# Description of the task
Return, exactly as written, every line from the first line of the data below through the line that contains "a silicone stopper.".
— Begin Material —
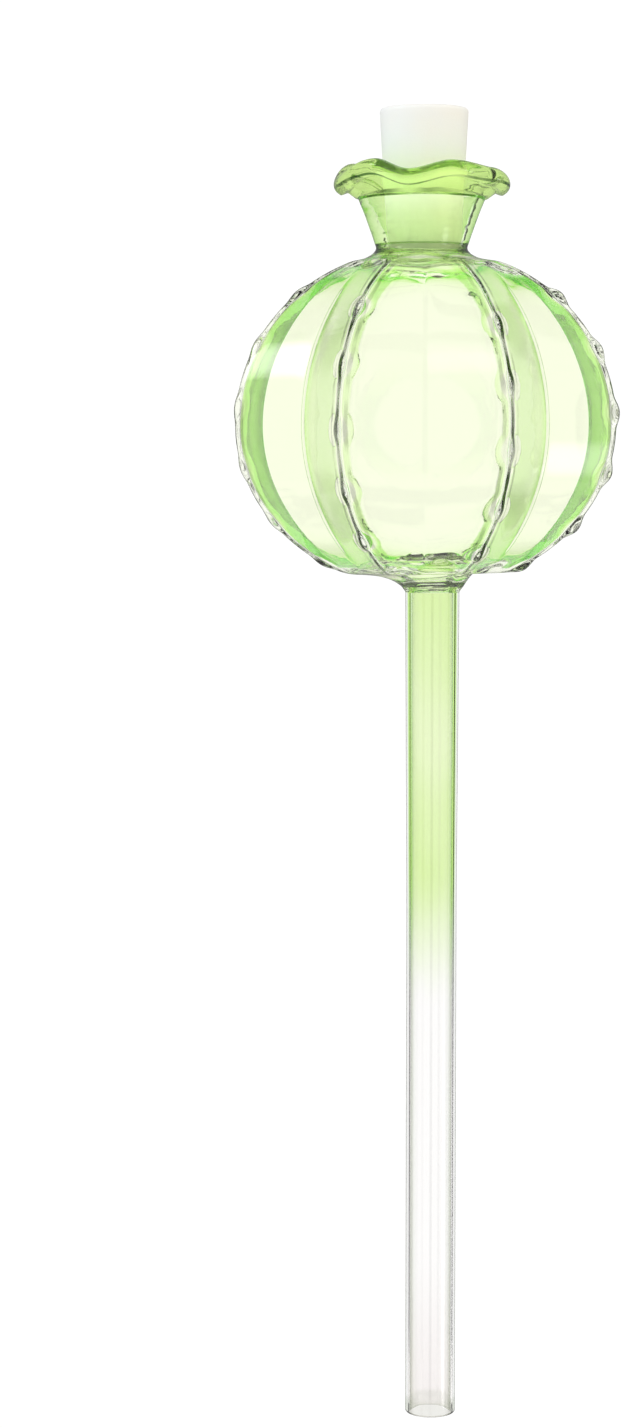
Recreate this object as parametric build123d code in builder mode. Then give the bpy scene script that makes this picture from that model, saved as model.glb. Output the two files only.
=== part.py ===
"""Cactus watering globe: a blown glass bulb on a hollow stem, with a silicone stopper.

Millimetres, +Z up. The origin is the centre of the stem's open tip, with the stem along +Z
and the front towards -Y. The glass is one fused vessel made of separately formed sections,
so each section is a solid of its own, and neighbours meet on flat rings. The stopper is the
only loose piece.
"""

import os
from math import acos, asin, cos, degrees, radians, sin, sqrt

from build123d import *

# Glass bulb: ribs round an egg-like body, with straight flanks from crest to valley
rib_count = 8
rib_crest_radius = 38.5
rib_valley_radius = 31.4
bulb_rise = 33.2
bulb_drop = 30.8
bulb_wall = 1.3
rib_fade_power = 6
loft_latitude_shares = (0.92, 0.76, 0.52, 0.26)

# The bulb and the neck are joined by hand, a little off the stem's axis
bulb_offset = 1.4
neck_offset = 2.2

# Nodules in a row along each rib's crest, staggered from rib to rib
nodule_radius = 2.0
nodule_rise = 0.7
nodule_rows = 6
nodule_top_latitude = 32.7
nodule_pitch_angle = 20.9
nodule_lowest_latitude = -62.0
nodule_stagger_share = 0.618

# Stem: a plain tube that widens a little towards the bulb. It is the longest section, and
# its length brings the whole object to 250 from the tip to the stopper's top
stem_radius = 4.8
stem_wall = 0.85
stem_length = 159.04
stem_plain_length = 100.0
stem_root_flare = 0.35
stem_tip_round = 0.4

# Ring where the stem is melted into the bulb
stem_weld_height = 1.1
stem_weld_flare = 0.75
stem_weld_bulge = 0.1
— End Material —
# Solution to this problem
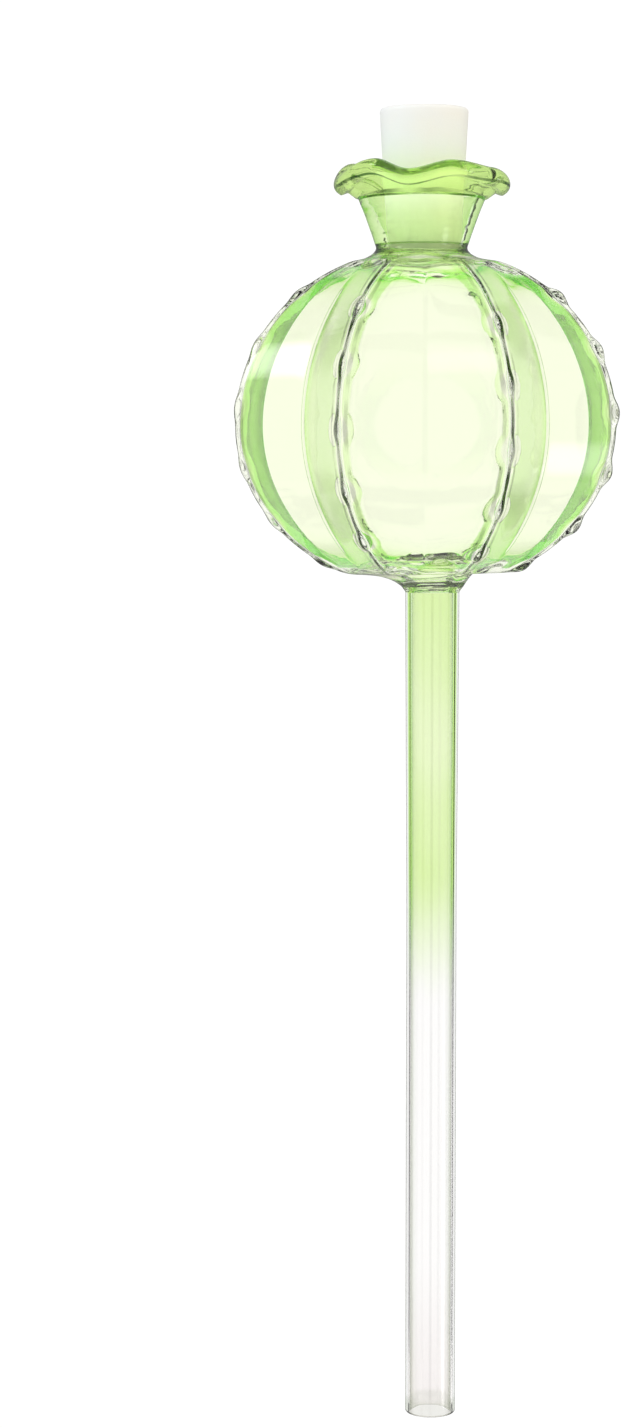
Recreate this object as parametric build123d code in builder mode. Then give the bpy scene script that makes this picture from that model, saved as model.glb. Output the two files only.
=== part.py ===
"""Cactus watering globe: a blown glass bulb on a hollow stem, with a silicone stopper.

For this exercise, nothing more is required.